Tips Lawan Misinformasi dan Hoaks Jelang Pemilu 2024 (Google)
Analisadaily.com, Jakarta - Menurut data Komisi Pemilihan Umum (KPU), saat ini proporsi kaum muda yang merupakan first voter atau yang baru pertama kali memberikan hak suara, mencapai 55% dari jumlah pemilih keseluruhan. Kelompok ini pun rentan terpapar dan menyebarluaskan misinformasi.

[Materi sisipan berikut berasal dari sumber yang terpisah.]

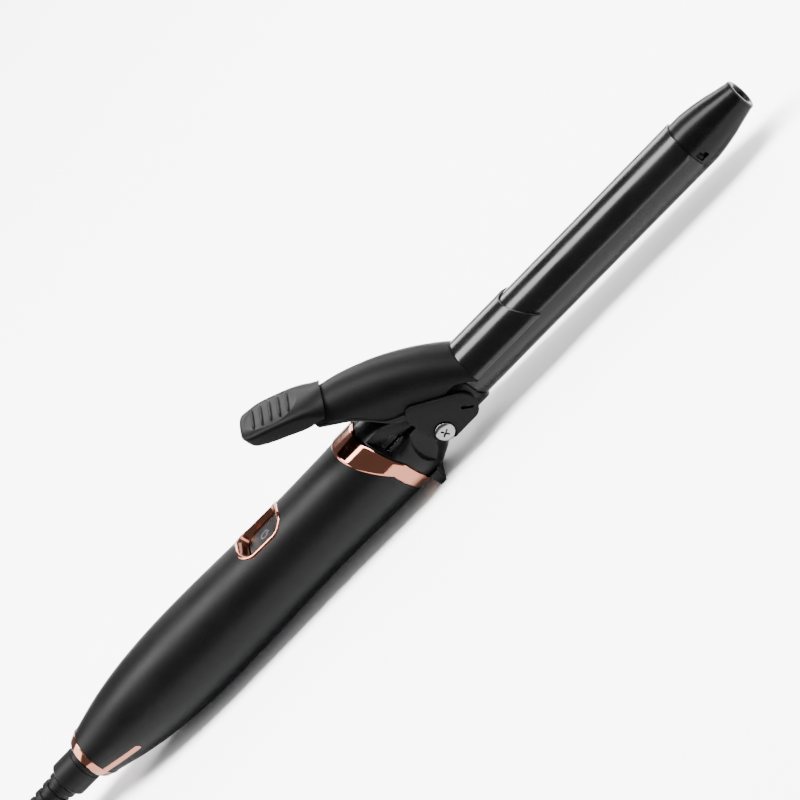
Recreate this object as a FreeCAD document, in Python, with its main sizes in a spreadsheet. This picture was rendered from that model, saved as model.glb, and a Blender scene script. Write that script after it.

Diungkapkan juga oleh KataData dan Kominfo, 60% orang Indonesia mengaku pernah mendapatkan oleh misinformasi.
Menurut riset Google bersama Jigsaw di Indonesia, terdapat tiga taktik manipulasi yang paling sering digunakan saat musim pemilu, yaitu:
- Taktik merusak reputasi melalui konten yang sengaja dibuat untuk mencemarkan nama baik dan merusak reputasi seseorang.
- Manipulasi gambar dan video melalui konten yang sengaja menggunakan gambar atau video di luar konteksnya disertai judul yang menyesatkan.

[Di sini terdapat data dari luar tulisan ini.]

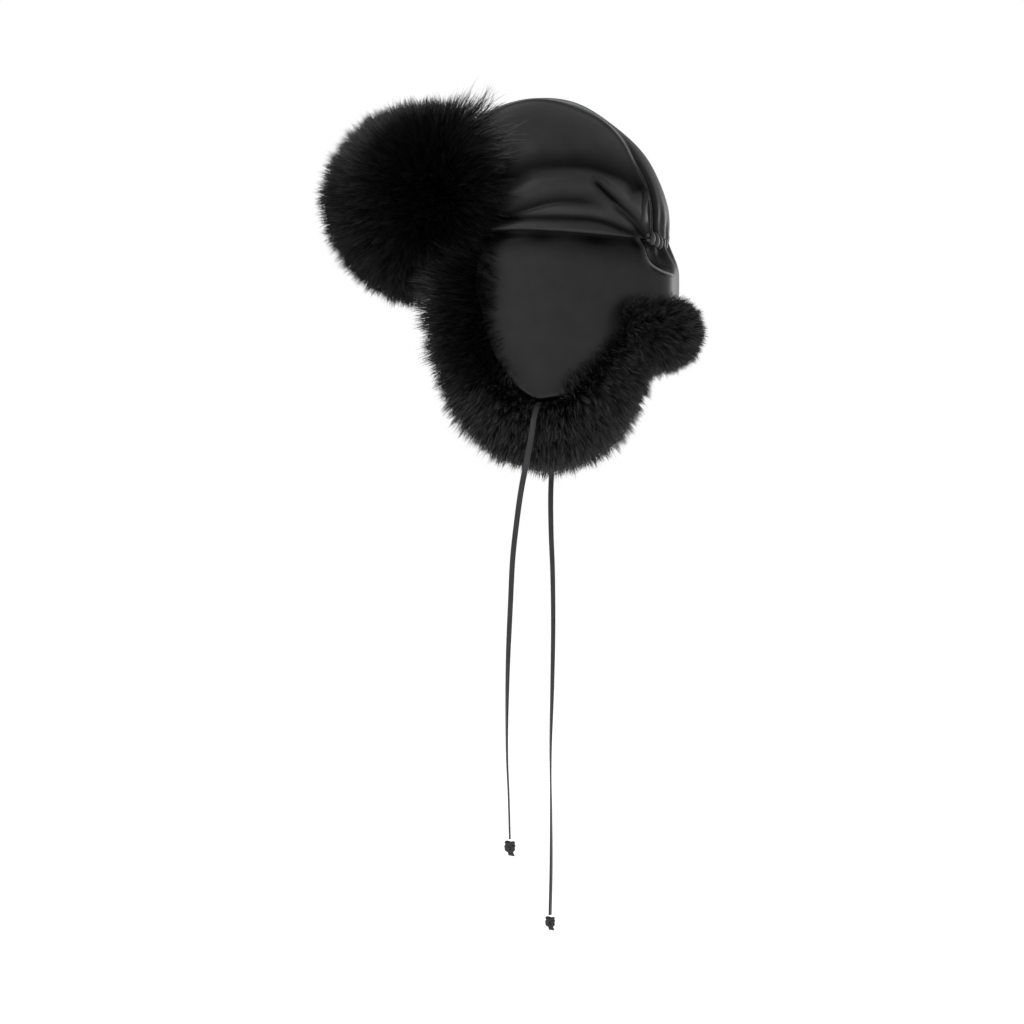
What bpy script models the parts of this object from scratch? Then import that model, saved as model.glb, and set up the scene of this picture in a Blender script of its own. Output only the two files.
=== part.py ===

- Taktik memancing emosi yang berisi konten misinformasi yang sengaja dibuat dengan memakai kata-kata berlebihan dan musik dramatis.
Berkomitmen melawan misinformasi, melalui program Tular Nalar, Google menggunakan metode
pre-bunking untuk mengedukasi pengguna, terutama kelompok yang rentan digital seperti kaum muda dan lansia tentang berbagai taktik misinformasi yang ada. Tular Nalar juga bergabung dengan komunitas-komunitas anti hoaks dan literasi digital, penggerak literasi, ataupun kelompok yang peduli dengan isu-isu informasi.
“Kaum muda belum berpengalaman dalam memilih dan tidak terbiasa berpikir kritis dalam menerima informasi. Hal ini menyebabkan mereka mudah disesatkan oleh berita-berita hoaks. Sedangkan para lansia mengalami keterbatasan dalam menguasai teknologi dan hambatan dalam mencerna informasi. Ini juga dapat menjadikan mereka korban hoaks dan ujaran kebencian.” jelas Santi Indra Astuti, Perwakilan Masyarakat Anti Fitnah Indonesia (MAFINDO) dan program Tular Nalar, Rabu (11/10).
Santi menambahkan, ada beberapa cara yang dapat dilakukan untuk meminimalisasi penyebaran hoaks:
- Menanamkan pola berpikir kritis yang kuat agar lebih teliti dan bijak dalam mengambil keputusan kompleks.
- Meningkatkan penginderaan hoaks, dengan mempelajari tiga taktik manipulasi yang paling sering digunakan saat Pemilu agar lebih peka terhadap kemungkinan datangnya hoaks.
- Periksa kembali berita mencurigakan di sejumlah situs media terpercaya, dengan menggunakan kata kunci terkait untuk mendapatkan referensi pembanding yang lebih akurat.
- Gunakan Google Reverse Image Search untuk verifikasi foto dan menelusuri riwayat asli sebuah foto dari berita yang berpotensi menyesatkan.
- Manfaatkan juga Google Lens untuk mengidentifikasi detil asal dari sebuah foto, sehingga kita terhindar dari penafsiran yang kurang tepat atas sebuah berita dengan foto.
Google.org juga telah memberikan hibah sebesar USD 2,5 juta ke Tular Nalar untuk menjalankan program dalam melindungi masyarakat dari misinformasi dan hoaks, terlebih menjelang Pemilu 2024. Dalam dua tahun ke depan, Tular Nalar menargetkan membuka 500 kelas pelatihan di 38 provinsi di Indonesia bagi 1,6 juta masyarakat yang terdiri dari 1,2 juta pemula, 300 ribu lansia, dan 100 ribu masyarakat umum.
Selain itu, bersama dengan KPU, Bawaslu, Safer Internet Lab, Cek Fakta dan beragam mitra lainnya, Google meluncurkan kampanye “Recheck sebelum Kegocek”. YouTube pun juga menghadirkan inisiatif “Pause Dulu”. Kedua inisiatif ini diharapkan dapat membekali pengguna dengan kemampuan mengevaluasi informasi dengan memahami konteks di balik konten, sumber berita, dan mempertimbangkan ulang sebelum membagikan ke teman atau keluarga.